As the research developed, Roos discovered, somewhat puzzlingly, that historically, this was not the case. In fact, prior to the 1970s, countries routinely suspended payments on external debt in the context of a crisis. In addition to the reality of creditors acting as monopolists in international financial markets, Roos, inspired by the research and writing of esteemed political economist Susan Strange, revealed a political structural system in which key national actors wield political power to keep countries from defaulting. Moreover, from an international legal perspective, there is no enforcement mechanism that forces them to pay their creditors and thus it seems like countries should make the opposite decision – to prioritize domestic constituents over external creditors – as they did in the earlier part of the 20th century. This is especially true given that paying down external debt is effectively a wealth transfer from domestic taxpayers (often in lower income countries) to foreign lenders (often in high-income countries).
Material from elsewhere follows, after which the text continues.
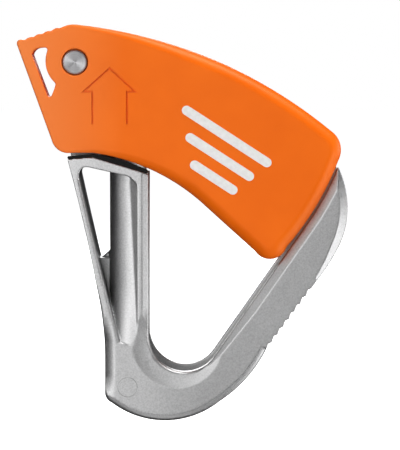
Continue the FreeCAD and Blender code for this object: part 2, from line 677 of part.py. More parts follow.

In paying homage to Strange, Roos argues that global structural power is enforced on various levels by Global North governments, the Paris Club, the International Monetary Fund and other international institutions and agreements. Moreover, Roos argues that no borrower country should be treated monolithically, as domestic elites are often connected to the global structure of power.

Gallagher followed Roos’ initial comments by asking first, what difference, if any, does China’s rise as a global creditor makes to these power dynamics. In theory, if there is another international creditor that does not collude with the majority of creditors, then countries shut out of the conventional financial markets may have another option. Roos responded that China’s new role in the global financial market is a major game-changer, as China’s rise fundamentally alters the structural dynamic he explores in his book.

In a second question, Gallagher pointed out Roos’ argument in the book that policies of servicing debt instead of caring for constituencies should be “contested from below.” However, in the case studies included in the book, grassroots organizing and protests did not ultimately move the needle in their favor. He then asked what advice Roos has for constituencies in Kenya, Egypt, Argentina and other countries experiencing crippling levels of debt – what kinds of actors, coalitions, public education and other types of organizing could help yield greater success than movements in Mexico, Argentina and Greece found?

Roos pointed out that debt crises are always times of intense struggle over the allocation of scarce resources, and people should, and will, protest when they find their livelihoods at stake. However, contestation alone is not sufficient to make a difference for these constituencies. Protests are aimed principally at the debtor government, but individual government debtors are not strong enough to resist the structural power of united creditors. By treating these crises on a case-by-case basis – the approach preferred by creditors as a whole – each instance pits the individual countries against the universe of creditors. Instead, Roos argued, structural change is needed at the international level, involving international coordination and an international debt restructuring mechanism.

Gallagher and Roos closed their discussion by highlighting some of the key resources in the literature for further exploration of these themes. Roos recommended “The Long 21st Century: Money, Power, and the Origins of our Times,” by Giovanni Arrighi, a book which demonstrates that the rise of finance follows a cyclical pattern over time. He also mentioned “Buying Time: The Delayed Crisis of Democratic Capitalism,” by Wolfgang Streeck, which explores 40 years of neo-liberalization and the accumulation of public debt as it set the stage for the Eurozone debt crisis in the 2010s. Roos noted that he relied heavily on the work of Carmen Reinhardt and Kenneth Roggoff in “This Time It’s Different: Eight Centuries of Financial Folly,” for his understanding of the economic history assessment of international debt crises and for some of the data in his book. Finally, Roos pointed once again to the rich intellectual history of Susan Strange in inspiring him in this project.

Roos’ final comments pointed toward the potential for change in the international financial system, in light of the new and unknown role of China. While the United States Treasury has been a key pillar of the system, finance from China may allow countries to be less beholden to the vagaries of US Treasury lending. In the absence of global coordination, however, new lending options for debtor countries may be only a temporary solution to an enduring problem.